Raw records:

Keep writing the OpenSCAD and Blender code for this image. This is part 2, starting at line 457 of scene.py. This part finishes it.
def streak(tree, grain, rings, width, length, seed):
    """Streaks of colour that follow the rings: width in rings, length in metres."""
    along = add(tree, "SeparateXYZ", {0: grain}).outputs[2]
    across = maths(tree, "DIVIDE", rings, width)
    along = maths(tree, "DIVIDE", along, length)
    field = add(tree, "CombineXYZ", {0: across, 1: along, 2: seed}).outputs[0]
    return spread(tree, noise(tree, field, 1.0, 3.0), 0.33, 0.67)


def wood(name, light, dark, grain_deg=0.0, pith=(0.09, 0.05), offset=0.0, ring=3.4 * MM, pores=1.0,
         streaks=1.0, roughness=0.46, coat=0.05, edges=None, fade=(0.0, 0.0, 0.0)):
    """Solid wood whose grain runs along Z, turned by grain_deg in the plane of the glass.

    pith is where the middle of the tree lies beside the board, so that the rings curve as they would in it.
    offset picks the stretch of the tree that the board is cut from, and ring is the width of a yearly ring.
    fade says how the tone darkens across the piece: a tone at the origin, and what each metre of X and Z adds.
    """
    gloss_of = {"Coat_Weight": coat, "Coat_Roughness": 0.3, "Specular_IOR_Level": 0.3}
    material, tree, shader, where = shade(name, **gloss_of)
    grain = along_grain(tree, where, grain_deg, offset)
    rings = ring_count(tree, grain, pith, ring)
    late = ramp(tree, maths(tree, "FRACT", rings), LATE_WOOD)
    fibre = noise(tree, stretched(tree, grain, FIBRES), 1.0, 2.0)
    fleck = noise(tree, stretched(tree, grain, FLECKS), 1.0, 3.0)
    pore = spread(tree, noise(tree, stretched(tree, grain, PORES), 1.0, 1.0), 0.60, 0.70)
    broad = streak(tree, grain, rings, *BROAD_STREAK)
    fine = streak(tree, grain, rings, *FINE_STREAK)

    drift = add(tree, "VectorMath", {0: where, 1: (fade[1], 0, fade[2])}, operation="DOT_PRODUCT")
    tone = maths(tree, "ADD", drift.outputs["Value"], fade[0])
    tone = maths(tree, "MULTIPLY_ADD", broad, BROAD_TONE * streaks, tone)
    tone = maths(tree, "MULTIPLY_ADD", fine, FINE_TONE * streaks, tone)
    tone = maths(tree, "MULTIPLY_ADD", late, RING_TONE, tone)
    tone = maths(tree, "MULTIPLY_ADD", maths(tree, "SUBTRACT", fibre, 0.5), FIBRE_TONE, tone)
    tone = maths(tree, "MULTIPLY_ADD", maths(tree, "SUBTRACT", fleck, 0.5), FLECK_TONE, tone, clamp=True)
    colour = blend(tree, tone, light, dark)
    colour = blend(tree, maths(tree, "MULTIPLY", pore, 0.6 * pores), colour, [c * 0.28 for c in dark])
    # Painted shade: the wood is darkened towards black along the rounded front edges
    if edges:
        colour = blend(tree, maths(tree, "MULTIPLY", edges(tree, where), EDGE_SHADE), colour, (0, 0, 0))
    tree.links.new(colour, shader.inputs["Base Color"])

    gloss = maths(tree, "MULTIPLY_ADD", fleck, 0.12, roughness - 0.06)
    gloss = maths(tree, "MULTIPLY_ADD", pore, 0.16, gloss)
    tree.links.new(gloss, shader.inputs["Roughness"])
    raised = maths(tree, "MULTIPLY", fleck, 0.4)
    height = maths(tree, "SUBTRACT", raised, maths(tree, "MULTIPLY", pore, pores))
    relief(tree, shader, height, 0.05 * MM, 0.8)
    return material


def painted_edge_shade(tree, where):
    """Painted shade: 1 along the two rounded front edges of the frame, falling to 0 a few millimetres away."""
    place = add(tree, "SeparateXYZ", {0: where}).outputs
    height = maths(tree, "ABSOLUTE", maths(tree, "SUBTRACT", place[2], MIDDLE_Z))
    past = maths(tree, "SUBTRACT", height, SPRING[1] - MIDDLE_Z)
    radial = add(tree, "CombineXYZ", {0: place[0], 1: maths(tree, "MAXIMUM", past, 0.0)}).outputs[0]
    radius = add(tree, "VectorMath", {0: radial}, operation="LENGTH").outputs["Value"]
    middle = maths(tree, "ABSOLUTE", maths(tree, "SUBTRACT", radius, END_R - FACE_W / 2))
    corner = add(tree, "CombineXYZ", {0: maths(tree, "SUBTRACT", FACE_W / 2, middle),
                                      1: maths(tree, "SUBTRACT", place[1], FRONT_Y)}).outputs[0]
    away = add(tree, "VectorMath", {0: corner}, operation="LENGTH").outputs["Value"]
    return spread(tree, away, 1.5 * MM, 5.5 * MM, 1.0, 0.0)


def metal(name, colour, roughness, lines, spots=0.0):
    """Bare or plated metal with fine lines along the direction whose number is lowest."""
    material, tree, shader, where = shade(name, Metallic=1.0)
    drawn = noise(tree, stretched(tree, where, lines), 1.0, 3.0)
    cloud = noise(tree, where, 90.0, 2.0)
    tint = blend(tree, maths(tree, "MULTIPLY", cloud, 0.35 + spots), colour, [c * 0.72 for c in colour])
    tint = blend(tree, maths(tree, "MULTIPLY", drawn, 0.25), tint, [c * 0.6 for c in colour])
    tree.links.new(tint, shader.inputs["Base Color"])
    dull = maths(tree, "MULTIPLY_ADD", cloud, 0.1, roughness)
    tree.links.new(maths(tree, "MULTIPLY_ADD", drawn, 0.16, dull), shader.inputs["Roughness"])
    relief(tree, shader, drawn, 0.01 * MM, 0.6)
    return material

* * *

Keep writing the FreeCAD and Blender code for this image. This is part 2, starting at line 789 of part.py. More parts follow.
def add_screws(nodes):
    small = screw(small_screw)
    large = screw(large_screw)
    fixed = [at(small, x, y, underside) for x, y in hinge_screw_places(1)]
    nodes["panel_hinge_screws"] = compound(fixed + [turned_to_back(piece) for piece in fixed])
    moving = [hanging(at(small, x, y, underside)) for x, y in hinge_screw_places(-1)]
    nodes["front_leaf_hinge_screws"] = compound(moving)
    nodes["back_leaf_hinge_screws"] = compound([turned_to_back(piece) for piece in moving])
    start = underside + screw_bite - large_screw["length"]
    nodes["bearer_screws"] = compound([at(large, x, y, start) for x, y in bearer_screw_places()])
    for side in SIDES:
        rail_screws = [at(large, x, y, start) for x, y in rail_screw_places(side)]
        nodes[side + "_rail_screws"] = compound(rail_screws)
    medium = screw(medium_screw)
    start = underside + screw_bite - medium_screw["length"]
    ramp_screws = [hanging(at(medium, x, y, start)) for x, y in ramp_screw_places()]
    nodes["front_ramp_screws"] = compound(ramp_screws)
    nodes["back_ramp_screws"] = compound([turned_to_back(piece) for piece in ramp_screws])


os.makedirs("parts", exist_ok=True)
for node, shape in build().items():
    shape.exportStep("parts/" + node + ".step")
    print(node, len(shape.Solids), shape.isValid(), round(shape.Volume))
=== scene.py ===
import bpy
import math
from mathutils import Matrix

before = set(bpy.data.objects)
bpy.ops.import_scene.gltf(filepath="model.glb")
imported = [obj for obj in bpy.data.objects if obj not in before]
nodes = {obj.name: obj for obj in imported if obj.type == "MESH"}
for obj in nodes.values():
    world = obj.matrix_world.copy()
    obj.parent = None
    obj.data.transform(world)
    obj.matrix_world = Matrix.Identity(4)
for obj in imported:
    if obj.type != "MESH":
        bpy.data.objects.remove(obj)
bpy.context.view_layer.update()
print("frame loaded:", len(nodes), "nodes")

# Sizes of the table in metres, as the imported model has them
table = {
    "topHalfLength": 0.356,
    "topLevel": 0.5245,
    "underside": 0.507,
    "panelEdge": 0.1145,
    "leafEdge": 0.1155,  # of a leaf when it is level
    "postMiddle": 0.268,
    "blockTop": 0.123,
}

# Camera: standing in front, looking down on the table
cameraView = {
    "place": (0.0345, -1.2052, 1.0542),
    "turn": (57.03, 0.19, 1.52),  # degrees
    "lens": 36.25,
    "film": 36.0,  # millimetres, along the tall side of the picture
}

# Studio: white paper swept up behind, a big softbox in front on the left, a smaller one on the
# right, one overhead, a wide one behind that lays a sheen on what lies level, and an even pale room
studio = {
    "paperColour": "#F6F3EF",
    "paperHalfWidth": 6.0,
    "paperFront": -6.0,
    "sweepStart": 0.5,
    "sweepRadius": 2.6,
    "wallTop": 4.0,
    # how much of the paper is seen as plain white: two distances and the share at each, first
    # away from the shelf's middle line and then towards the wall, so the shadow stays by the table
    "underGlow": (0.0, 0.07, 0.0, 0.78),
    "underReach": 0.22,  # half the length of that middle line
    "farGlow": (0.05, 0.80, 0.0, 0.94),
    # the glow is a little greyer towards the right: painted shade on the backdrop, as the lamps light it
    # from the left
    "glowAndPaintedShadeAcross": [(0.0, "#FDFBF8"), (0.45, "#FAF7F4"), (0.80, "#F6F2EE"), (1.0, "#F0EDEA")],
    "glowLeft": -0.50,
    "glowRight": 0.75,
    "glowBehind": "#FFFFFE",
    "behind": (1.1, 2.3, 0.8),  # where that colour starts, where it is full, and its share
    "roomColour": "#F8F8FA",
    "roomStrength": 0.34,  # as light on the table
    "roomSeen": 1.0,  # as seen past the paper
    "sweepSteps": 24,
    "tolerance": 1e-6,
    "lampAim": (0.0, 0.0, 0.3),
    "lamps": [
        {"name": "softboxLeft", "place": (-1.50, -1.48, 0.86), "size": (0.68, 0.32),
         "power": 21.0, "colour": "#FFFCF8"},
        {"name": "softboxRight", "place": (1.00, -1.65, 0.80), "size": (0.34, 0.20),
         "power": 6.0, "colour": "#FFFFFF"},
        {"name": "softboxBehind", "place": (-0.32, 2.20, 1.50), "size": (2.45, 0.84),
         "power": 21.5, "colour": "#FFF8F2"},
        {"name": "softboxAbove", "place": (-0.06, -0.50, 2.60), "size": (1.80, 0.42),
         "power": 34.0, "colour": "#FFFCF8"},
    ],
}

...

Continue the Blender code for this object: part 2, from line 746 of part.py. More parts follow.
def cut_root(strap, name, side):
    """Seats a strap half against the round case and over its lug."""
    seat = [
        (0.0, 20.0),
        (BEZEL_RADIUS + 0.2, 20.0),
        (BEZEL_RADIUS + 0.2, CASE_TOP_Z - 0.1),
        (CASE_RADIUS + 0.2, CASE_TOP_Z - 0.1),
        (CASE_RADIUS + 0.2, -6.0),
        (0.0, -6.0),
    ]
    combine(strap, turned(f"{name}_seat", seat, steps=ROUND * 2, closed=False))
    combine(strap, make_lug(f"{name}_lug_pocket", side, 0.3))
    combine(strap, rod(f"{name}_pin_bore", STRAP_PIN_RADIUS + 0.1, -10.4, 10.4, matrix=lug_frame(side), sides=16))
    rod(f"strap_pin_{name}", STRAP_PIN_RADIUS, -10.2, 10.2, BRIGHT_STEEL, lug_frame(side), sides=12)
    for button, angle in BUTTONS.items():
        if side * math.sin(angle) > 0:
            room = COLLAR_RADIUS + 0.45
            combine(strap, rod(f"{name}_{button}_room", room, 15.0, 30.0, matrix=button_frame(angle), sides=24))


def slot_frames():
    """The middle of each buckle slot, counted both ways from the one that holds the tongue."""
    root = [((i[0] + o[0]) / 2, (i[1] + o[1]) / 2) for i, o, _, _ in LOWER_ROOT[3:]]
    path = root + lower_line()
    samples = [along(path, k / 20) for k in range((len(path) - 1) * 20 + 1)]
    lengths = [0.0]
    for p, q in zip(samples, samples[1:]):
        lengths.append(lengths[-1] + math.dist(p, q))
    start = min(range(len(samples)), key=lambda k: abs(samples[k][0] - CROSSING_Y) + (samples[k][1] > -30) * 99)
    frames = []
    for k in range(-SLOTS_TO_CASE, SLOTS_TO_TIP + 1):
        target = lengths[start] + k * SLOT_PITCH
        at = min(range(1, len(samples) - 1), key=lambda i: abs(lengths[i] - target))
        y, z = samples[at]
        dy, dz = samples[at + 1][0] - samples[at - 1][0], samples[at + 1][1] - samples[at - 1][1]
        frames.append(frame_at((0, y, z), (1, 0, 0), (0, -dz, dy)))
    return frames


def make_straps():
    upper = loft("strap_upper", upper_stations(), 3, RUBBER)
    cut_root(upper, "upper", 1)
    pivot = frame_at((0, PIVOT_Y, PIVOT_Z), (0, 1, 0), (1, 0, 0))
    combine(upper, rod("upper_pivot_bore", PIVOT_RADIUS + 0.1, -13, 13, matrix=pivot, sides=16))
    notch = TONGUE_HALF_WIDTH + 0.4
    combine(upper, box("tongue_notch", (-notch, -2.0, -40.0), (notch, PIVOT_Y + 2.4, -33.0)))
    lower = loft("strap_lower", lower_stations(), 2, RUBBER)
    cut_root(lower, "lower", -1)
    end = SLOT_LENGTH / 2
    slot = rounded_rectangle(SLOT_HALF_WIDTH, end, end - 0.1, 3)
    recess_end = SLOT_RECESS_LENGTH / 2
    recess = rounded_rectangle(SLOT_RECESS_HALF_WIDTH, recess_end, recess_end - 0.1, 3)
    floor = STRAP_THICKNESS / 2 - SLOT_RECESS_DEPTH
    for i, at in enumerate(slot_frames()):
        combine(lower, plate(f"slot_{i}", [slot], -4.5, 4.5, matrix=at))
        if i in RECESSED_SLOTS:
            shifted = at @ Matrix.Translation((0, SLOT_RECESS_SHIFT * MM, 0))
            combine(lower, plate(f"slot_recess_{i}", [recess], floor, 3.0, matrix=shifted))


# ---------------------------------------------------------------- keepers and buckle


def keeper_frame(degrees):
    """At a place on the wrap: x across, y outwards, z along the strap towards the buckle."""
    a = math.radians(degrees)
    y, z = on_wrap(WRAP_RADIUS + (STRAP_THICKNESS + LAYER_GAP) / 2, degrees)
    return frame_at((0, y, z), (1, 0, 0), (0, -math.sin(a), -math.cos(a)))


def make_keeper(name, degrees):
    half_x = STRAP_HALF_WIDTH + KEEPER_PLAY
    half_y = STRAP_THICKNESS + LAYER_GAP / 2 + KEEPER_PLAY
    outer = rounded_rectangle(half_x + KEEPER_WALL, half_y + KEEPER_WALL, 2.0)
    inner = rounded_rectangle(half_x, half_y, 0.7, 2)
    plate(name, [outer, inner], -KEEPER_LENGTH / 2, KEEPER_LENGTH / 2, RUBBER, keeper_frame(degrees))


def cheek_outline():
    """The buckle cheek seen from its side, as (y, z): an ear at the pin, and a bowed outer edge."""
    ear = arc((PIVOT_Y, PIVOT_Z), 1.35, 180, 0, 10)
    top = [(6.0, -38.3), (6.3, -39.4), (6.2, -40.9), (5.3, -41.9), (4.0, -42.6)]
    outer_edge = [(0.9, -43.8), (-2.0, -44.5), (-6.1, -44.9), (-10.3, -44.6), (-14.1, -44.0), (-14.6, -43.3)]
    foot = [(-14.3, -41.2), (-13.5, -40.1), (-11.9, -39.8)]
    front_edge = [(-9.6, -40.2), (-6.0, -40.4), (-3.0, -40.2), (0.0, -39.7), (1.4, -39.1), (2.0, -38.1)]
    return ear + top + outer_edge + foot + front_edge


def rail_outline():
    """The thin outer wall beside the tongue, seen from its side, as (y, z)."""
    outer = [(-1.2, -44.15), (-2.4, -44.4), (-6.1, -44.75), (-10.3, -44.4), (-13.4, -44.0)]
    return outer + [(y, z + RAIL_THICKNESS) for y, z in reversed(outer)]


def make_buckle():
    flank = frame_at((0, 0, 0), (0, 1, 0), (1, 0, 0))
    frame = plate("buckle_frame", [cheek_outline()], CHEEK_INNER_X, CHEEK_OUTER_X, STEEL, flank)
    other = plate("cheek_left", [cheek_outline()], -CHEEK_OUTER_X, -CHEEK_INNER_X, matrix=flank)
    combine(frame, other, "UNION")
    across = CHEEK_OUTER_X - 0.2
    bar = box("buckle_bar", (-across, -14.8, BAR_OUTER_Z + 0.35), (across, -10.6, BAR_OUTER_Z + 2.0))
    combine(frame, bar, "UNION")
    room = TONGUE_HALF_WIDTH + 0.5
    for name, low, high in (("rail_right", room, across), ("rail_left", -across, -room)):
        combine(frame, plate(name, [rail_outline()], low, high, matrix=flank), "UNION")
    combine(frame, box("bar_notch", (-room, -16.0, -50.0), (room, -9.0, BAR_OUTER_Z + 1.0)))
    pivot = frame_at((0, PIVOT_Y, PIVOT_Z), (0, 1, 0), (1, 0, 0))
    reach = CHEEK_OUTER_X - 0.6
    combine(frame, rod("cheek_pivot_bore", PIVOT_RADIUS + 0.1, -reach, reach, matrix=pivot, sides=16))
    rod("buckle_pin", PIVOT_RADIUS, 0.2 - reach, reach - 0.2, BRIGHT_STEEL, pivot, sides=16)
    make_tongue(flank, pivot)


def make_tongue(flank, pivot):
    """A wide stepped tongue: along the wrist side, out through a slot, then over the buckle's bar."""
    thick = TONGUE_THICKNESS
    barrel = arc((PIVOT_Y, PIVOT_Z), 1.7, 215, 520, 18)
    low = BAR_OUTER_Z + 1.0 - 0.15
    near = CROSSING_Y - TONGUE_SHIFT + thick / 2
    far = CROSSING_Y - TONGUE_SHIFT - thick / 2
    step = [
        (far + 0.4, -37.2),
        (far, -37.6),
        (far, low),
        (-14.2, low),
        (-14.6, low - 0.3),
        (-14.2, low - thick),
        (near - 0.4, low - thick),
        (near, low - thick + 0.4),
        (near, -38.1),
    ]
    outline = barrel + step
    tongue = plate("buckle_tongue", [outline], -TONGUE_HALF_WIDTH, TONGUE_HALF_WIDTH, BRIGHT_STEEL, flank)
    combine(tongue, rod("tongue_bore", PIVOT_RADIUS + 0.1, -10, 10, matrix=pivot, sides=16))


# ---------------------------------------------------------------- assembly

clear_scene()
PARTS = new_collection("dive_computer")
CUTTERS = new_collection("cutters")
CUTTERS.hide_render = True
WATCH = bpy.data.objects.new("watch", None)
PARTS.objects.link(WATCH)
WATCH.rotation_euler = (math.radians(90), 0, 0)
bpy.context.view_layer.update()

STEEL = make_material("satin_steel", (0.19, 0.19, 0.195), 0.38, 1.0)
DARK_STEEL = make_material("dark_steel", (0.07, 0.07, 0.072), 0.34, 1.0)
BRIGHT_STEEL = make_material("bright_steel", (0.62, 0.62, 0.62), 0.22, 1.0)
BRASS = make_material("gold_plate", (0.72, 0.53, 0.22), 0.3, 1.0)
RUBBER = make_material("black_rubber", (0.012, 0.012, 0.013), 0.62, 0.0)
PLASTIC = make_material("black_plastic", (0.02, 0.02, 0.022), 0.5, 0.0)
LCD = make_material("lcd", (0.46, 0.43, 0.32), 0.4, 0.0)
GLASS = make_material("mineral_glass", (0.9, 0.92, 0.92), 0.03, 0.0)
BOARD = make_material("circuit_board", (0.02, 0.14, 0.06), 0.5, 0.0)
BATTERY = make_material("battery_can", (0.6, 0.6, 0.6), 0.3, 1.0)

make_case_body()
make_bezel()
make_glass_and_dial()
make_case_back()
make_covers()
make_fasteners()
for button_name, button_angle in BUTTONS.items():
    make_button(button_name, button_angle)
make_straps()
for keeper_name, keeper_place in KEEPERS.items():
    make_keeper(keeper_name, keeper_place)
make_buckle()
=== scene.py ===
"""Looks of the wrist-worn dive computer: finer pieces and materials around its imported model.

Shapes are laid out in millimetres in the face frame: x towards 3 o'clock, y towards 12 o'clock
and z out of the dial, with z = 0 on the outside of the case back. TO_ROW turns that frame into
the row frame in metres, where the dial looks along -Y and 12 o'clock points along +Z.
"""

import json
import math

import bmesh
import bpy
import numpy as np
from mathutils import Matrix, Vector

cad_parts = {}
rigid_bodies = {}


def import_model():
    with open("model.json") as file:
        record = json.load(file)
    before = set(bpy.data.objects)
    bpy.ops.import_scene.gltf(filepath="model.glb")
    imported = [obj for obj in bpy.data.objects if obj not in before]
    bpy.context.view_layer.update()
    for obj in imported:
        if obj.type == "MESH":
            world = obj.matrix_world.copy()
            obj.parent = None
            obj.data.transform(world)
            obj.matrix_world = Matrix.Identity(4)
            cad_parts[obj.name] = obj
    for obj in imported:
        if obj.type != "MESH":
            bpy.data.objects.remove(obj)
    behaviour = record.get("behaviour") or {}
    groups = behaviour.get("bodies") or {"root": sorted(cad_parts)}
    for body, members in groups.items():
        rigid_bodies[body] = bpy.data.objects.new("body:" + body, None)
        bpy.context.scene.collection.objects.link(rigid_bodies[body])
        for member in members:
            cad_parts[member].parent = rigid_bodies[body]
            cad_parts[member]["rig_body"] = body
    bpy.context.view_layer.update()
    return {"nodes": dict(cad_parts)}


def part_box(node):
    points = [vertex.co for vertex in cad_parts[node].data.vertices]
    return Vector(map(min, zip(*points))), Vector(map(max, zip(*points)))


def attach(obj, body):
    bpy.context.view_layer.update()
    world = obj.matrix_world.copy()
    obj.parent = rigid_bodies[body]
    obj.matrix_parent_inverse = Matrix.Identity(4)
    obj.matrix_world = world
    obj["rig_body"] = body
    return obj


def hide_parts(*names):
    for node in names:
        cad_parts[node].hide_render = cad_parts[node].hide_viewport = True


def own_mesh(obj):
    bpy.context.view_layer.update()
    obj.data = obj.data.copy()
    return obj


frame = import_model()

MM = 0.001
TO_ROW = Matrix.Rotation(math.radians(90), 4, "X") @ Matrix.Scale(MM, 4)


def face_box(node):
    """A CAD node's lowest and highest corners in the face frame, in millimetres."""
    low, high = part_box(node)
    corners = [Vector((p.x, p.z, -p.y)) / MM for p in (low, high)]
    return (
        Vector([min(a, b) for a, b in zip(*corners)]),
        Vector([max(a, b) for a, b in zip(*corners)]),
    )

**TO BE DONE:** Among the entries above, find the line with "obj.parent = rigid_bodies[body]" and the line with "frame = import_model()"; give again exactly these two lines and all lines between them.

**FINISHED ANSWER:**
    obj.parent = rigid_bodies[body]
    obj.matrix_parent_inverse = Matrix.Identity(4)
    obj.matrix_world = world
    obj["rig_body"] = body
    return obj


def hide_parts(*names):
    for node in names:
        cad_parts[node].hide_render = cad_parts[node].hide_viewport = True


def own_mesh(obj):
    bpy.context.view_layer.update()
    obj.data = obj.data.copy()
    return obj


frame = import_model()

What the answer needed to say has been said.